» **DIRECTION**
Here are some records; return them all exactly.

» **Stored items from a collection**
☆ ☆ ☆ ☆ ☆ ☆ ☆
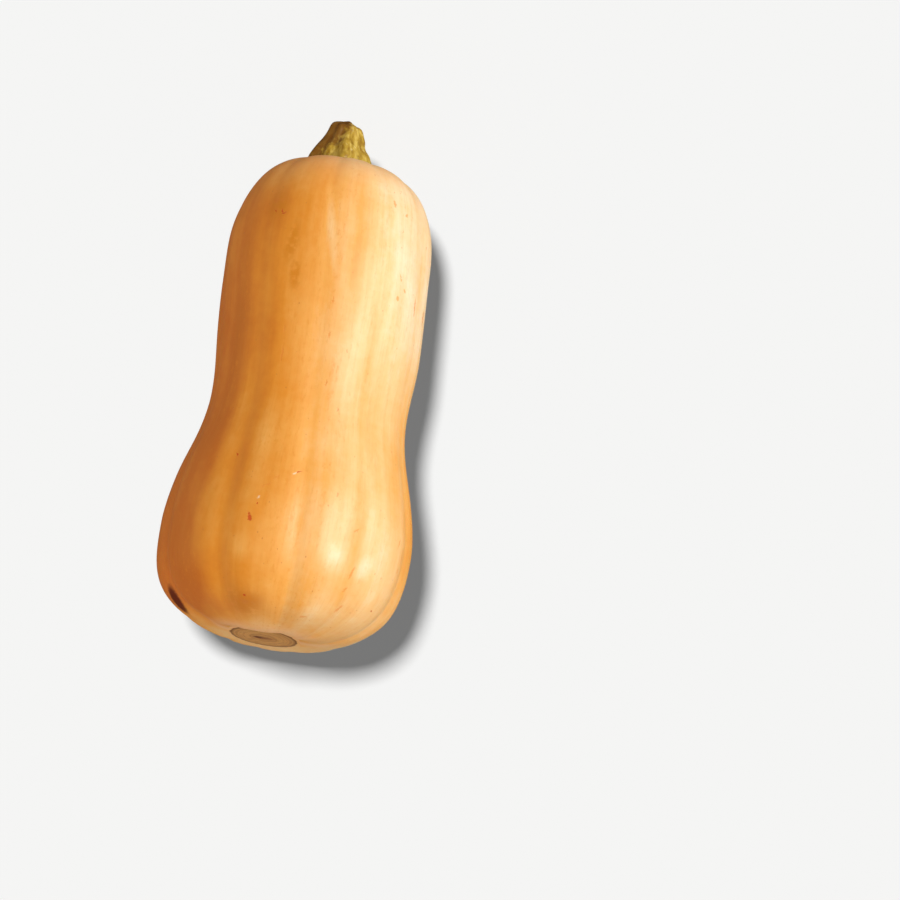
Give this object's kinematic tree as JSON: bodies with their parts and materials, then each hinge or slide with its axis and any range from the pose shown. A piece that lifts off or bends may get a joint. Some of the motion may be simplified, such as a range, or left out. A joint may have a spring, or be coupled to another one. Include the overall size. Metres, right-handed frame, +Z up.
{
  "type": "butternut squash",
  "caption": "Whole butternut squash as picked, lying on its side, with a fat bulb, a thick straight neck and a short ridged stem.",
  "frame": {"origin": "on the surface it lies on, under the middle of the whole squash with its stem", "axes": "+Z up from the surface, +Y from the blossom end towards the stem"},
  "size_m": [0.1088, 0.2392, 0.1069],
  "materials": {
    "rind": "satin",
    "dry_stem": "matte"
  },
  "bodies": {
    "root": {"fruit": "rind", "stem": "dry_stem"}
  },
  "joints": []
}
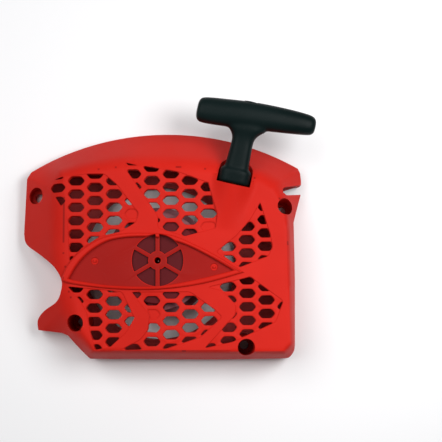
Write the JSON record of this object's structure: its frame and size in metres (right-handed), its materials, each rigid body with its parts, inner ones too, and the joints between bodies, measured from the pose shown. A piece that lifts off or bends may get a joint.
☆ ☆ ☆ ☆ ☆ ☆ ☆
» **ANSWER TO THIS TASK**
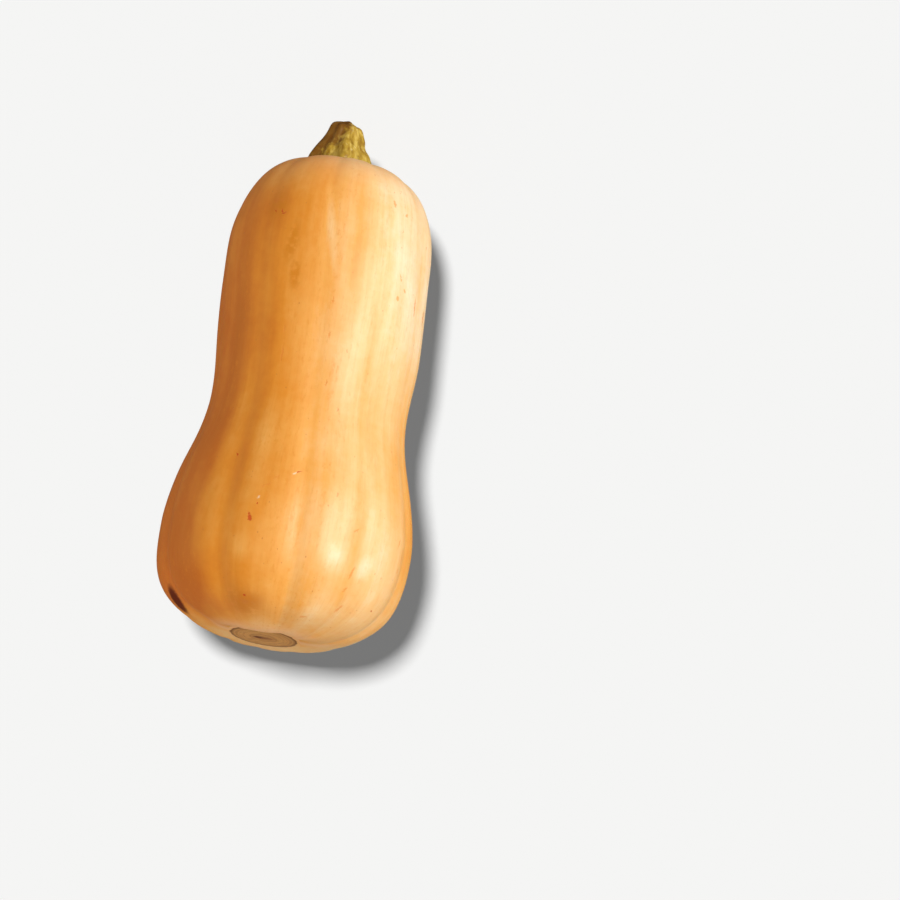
Give this object's kinematic tree as JSON: bodies with their parts and materials, then each hinge or slide with its axis and any range from the pose shown. A piece that lifts off or bends may get a joint. Some of the motion may be simplified, such as a range, or left out. A joint may have a spring, or be coupled to another one. Include the overall size. Metres, right-handed frame, +Z up.
{
  "type": "butternut squash",
  "caption": "Whole butternut squash as picked, lying on its side, with a fat bulb, a thick straight neck and a short ridged stem.",
  "frame": {"origin": "on the surface it lies on, under the middle of the whole squash with its stem", "axes": "+Z up from the surface, +Y from the blossom end towards the stem"},
  "size_m": [0.1088, 0.2392, 0.1069],
  "materials": {
    "rind": "satin",
    "dry_stem": "matte"
  },
  "bodies": {
    "root": {"fruit": "rind", "stem": "dry_stem"}
  },
  "joints": []
}
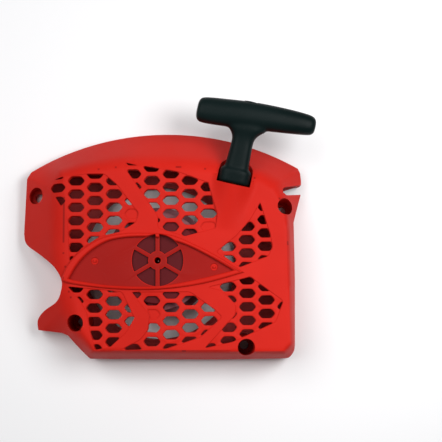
Write the JSON record of this object's structure: its frame and size in metres (right-handed), its materials, each rigid body with its parts, inner ones too, and the joints between bodies, measured from the pose shown. A piece that lifts off or bends may get a joint.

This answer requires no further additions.